=== Work to do ===
Only the number is wanted: how many lines of these entries contain the word "scene"?

Records with modeling code
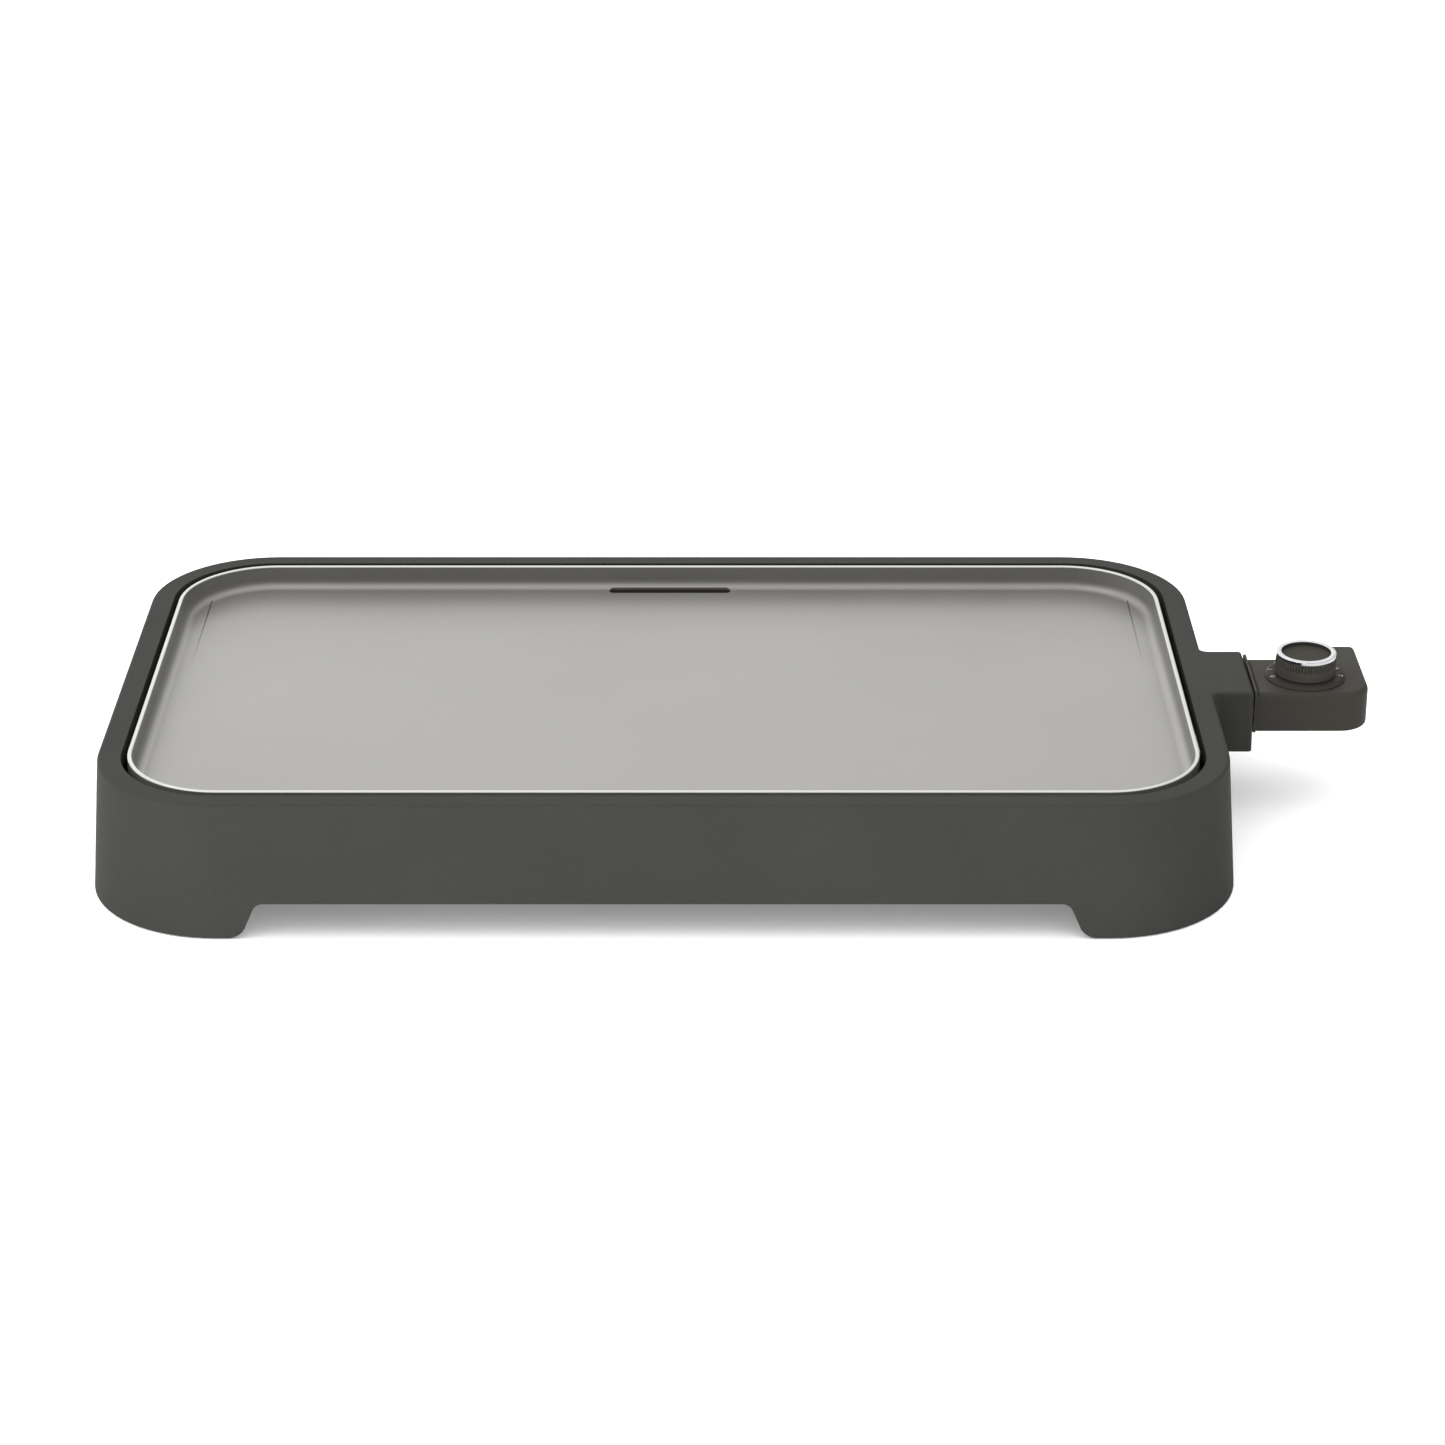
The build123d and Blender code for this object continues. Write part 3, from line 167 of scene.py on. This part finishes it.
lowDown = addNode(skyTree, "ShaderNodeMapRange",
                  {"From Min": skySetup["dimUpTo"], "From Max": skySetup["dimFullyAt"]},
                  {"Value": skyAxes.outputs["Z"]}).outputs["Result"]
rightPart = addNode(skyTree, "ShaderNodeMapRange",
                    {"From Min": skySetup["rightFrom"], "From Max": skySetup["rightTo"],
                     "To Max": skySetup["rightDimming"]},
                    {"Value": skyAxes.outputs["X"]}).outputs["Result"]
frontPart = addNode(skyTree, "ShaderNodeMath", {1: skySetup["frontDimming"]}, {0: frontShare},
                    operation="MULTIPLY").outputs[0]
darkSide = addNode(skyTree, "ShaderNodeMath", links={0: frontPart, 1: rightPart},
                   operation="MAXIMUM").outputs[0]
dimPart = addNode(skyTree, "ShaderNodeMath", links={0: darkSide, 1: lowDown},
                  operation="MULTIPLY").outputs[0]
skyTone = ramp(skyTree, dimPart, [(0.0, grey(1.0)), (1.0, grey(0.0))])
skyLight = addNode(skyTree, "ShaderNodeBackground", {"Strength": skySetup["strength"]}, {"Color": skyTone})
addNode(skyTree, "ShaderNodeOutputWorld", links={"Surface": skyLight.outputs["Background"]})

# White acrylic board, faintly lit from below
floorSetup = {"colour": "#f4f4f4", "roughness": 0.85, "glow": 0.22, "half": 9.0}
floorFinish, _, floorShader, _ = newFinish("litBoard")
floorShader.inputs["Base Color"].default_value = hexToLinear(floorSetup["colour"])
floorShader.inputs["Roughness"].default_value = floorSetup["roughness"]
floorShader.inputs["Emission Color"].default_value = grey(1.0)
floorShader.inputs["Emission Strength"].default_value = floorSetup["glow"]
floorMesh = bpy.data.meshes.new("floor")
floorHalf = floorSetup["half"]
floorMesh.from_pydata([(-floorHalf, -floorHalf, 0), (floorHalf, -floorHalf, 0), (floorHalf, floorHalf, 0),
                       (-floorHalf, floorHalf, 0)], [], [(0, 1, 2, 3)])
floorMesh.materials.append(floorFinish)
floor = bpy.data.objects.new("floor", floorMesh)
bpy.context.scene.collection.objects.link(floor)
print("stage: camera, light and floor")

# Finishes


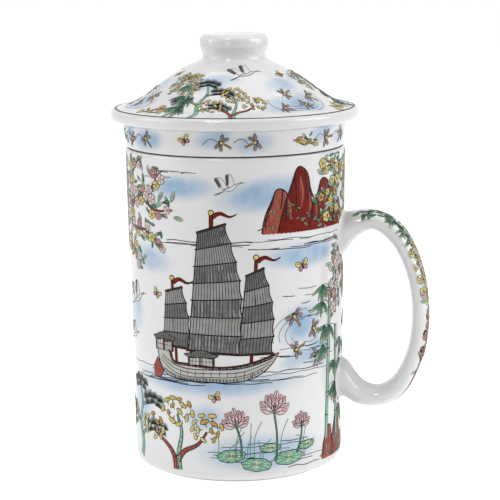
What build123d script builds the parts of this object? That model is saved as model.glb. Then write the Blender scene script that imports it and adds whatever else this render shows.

=== The reply ===
3